Pitfall 10: Using metrics that do not reflect business objectives
Marketers might be tempted to use high-traffic and low-variance conversion metrics in the upper funnel, such as click-through rate (CTR), to reach an adequate number of test conversions faster. However, carefully consider whether CTR is an adequate proxy for the business goal that you want to attain. Offers with higher CTRs can easily lead to lower revenue. This can happen when offers attract visitors with a lower propensity to buy, or when the offer itself, for example, a discount offer-simply leads to lower revenue.
Consider the skiing offer below.

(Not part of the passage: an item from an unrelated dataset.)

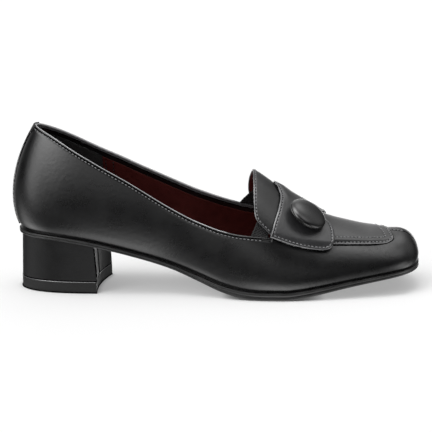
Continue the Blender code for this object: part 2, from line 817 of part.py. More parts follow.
def heel_foot(plan):
    """The plan at the foot of the heel: narrower, and a little longer at both ends."""
    back, front = plan[:, 0].min(), plan[:, 0].max()
    share = (2.0 * plan[:, 0] - back - front) / (front - back)
    return np.column_stack((plan[:, 0] + HEEL_FLARE * share, plan[:, 1] * HEEL_FOOT_WIDTH))


def heel_body(name, levels, sides, material, collection):
    """Closed loft through rings of the heel's plan, top to bottom, with laddered caps."""
    count = len(levels[0])
    last_rung = sides - 3
    faces = loft_faces(len(levels), count)
    for base in (0, (len(levels) - 1) * count):
        faces.append((base, base + 1, base + count - 1))
        faces += [(base + i, base + i + 1, base + count - i - 1, base + count - i)
                  for i in range(1, last_rung)]
        faces.append(tuple(range(base + last_rung, base + count - last_rung + 1)))
    obj = add_object(name, np.concatenate(levels), faces, material, collection)
    return turn_faces(obj, enclosed)


def build_heel(collection):
    """Block heel under the seat, tapering a little to its top piece."""
    top, sides = heel_plan(HEEL_INSET)
    bottom = heel_foot(top)
    s = station_of(top[:, 0])
    high = sole_height(s, side_of(top[:, 1])) - CLEARANCE
    low = HEEL_TIP_THICKNESS + CLEARANCE
    levels = [np.column_stack((top + (bottom - top) * t, high + (low - high) * t))
              for t in np.linspace(0.0, 1.0, HEEL_ROWS)]
    return heel_body("heel", levels, sides, "heel", collection)


def build_heel_tip(collection):
    """Top piece on which the heel stands."""
    levels = []
    for inset, height in ((0.0, HEEL_TIP_THICKNESS), (0.0, HEEL_TIP_BEVEL), (HEEL_TIP_BEVEL, 0.0)):
        plan, sides = heel_plan(HEEL_INSET - HEEL_TIP_LIP + inset)
        levels.append(np.column_stack((heel_foot(plan), np.full(len(plan), height))))
    return heel_body("heel_tip", levels, sides, "rubber", collection)


def build_button(collection):
    """Covered button: a dome over a rim, on a short shank that stands on the strap."""
    rim_top = BUTTON_SHANK_HEIGHT + BUTTON_RIM
    slope = BUTTON_RIM_SLOPE * BUTTON_RIM
    profile = [(BUTTON_RADIUS * math.cos(angle), rim_top + BUTTON_DOME * math.sin(angle))
               for angle in np.linspace(math.pi / 2.0, 0.0, BUTTON_ARC + 1)]
    profile[0] = (0.0, rim_top + BUTTON_DOME)
    profile += [(BUTTON_RADIUS, BUTTON_SHANK_HEIGHT + slope), (BUTTON_RADIUS - slope, BUTTON_SHANK_HEIGHT),
                (BUTTON_SHANK_RADIUS, BUTTON_SHANK_HEIGHT), (BUTTON_SHANK_RADIUS, 0.0), (0.0, 0.0)]
    mesh = bpy.data.meshes.new("button")
    mesh.from_pydata([(r, 0.0, z) for r, z in profile], [(i, i + 1) for i in range(len(profile) - 1)], [])
    mesh.materials.append(new_material("leather"))
    obj = bpy.data.objects.new("button", mesh)
    collection.objects.link(obj)
    screw = obj.modifiers.new("Turn", "SCREW")
    screw.steps = BUTTON_STEPS
    screw.render_steps = BUTTON_STEPS
    screw.use_merge_vertices = True
    screw.merge_threshold = WELD_DISTANCE
    screw.use_smooth_shade = True
    s, w = np.array([BUTTON_STATION]), np.array([BUTTON_RIB_SHARE])
    u = ring_at(s, w, "lateral")
    clear = CLEARANCE + BUTTON_SHANK_RADIUS * math.sin(math.hypot(BUTTON_TILT, BUTTON_LEAN))
    seat = last_points(u, w, strap_lift(s, w) + clear)[0]
    normal = Matrix.Rotation(BUTTON_TILT, 3, "Y") @ Vector(last_normals(u, w)[0])
    normal = Matrix.Rotation(-BUTTON_LEAN, 3, "X") @ normal
    turn = normal.to_track_quat("Z", "Y").to_matrix().to_4x4()
    obj.matrix_world = Matrix.Translation(Vector(seat)) @ turn
    return obj


def build_shoe():
    """All sub-parts of the shoe, each its own object."""
    for obj in list(bpy.data.objects):
        bpy.data.objects.remove(obj, do_unlink=True)
    collection = new_collection("loafer_pump")
    build_upper(collection)
    build_outsole(collection)
    build_insole(collection)
    build_heel(collection)
    build_heel_tip(collection)
    build_apron(collection)
    build_strap(collection)
    build_button(collection)
    build_gore("lateral", GORE_LATERAL, collection)
    build_gore("medial", GORE_MEDIAL, collection)
    build_back_strip(collection)


build_shoe()
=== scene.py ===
"""Loafer pump, dressed: leather, lining, stitching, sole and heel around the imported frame.

Frame: metres, +X to the toe, +Z up, -Y the outer side of this right shoe. The origin is on the
floor under the heel. All soft pieces lie on one form, the last: a closed ring of curved ribs that
rise from the feather line, where upper and sole meet, to the ridge over the instep. Ring position
u runs from the back centre (0) along the outer side to the toe (0.5) and back along the inner side
(1). Rib share w runs from the feather line (0) to the ridge (1). Station s is the share of the
last's length, from the back (0) to the toe (1).
"""
from __future__ import annotations

import logging
import math
from dataclasses import dataclass, field
from enum import Enum
from typing import Callable, Sequence

import bmesh
import bpy
import numpy as np
from mathutils import Matrix, Vector

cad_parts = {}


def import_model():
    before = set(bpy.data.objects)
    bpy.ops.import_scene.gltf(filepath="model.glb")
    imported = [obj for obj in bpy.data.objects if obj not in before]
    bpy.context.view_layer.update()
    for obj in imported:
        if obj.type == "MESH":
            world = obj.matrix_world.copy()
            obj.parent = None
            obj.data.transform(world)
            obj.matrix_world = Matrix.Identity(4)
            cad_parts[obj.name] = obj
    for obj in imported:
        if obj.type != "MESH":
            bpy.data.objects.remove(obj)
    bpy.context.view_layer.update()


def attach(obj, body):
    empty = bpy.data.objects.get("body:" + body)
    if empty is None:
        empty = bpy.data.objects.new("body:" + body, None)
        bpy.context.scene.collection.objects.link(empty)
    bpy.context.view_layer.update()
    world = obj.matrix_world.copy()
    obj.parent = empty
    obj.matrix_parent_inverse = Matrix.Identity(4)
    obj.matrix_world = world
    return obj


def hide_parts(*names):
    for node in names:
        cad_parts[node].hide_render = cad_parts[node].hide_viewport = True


LOG = logging.getLogger("loafer_pump")
MM = 0.001
POINTS_AT_ONCE = 4000
JOIN_WITHIN = 2e-6
SHORTEST_EDGE = 1e-7
BORDER_STEP = 0.0003

Array = np.ndarray
Table = dict[str, Array]


def table(names: str, *rows: Sequence[float]) -> Table:
    """Rows of numbers as a dictionary of columns.

    Args:
        names: the columns' names, with spaces between them.
        rows: the rows, from the back of the shoe to its toe or from an edge inwards.

    Returns:
        One array for each name.
    """
    return {name: np.array([row[i] for row in rows]) for i, name in enumerate(names.split())}


OUTLINE = table(
    "s lateral medial",
    (0.010, 0.000, 0.000),
    (0.018, 0.240, 0.250),
    (0.045, 0.450, 0.460),
    (0.083, 0.580, 0.575),
    (0.140, 0.660, 0.630),
    (0.210, 0.685, 0.615),
    (0.300, 0.665, 0.540),
    (0.380, 0.660, 0.490),
    (0.450, 0.735, 0.505),
    (0.520, 0.875, 0.615),
    (0.590, 0.980, 0.775),
    (0.660, 1.010, 0.905),
    (0.730, 0.980, 0.970),
    (0.800, 0.905, 0.955),
    (0.870, 0.805, 0.875),
    (0.930, 0.700, 0.780),
    (0.965, 0.580, 0.670),
    (0.987, 0.400, 0.500),
    (0.997, 0.190, 0.290),
    (1.000, -0.050, 0.050),
)
BOTTOM = table(
    "s rise_lateral rise_medial spring sole",
    (0.00, 1.065, 1.065, 0.00, 0.53),
    (0.10, 1.016, 1.021, 0.00, 0.53),
    (0.18, 0.930, 0.950, 0.00, 0.53),
    (0.25, 0.800, 0.850, 0.00, 0.53),
    (0.32, 0.640, 0.720, 0.00, 0.53),
    (0.39, 0.460, 0.570, 0.00, 0.55),
    (0.46, 0.255, 0.380, 0.00, 0.70),
    (0.52, 0.095, 0.190, 0.00, 0.86),
    (0.57, 0.020, 0.055, 0.00, 0.97),
    (0.61, 0.000, 0.000, 0.00, 1.00),
    (0.67, 0.000, 0.000, 0.00, 1.00),
    (0.70, 0.000, 0.000, 0.06, 0.95),
    (0.74, 0.000, 0.000, 0.19, 0.86),
    (0.82, 0.000, 0.000, 0.48, 0.71),
    (0.90, 0.000, 0.000, 0.72, 0.61),
    (1.00, 0.000, 0.000, 1.00, 0.53),
)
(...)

It generates a higher CTR than the cycling offer, but because visitors spend more money on average when they follow the cycling offer, the expected revenue of putting the cycling offer in front of a given visitor is higher. Therefore, an A/B test with CTR as the metric would pick an offer that does not maximize revenue, which might be the fundamental business objective.
To avoid this issue, monitor your business metrics carefully to identify the business impact of the offers, or better yet, use a metric that is closer to your business goal, if possible.
Conclusion: Success with A/B testing by recognizing and stepping around the pitfalls
After learning about the common A/B testing pitfalls, we hope you can identify when and where you might have fallen prey to them. We also hope we’ve armed you with a better understanding of some of the statistics and probability concepts involved in A/B testing that often feel like the domain of people with math degrees.
The steps below help you avoid these pitfalls and focus on achieving better results from your A/B testing:
- Carefully consider the right metric for the test based on relevant business goals.
- Decide on a confidence level before the test starts, and adhere to this threshold when evaluating the results after the test ends.
- Calculate the sample size (number of visitors) before the test is started.
- Wait for the calculated sample size to be reached before stopping the test.
- Adjust the confidence level when doing post-test segmentation or evaluating more than one alternative, for example, by using the Bonferroni correction.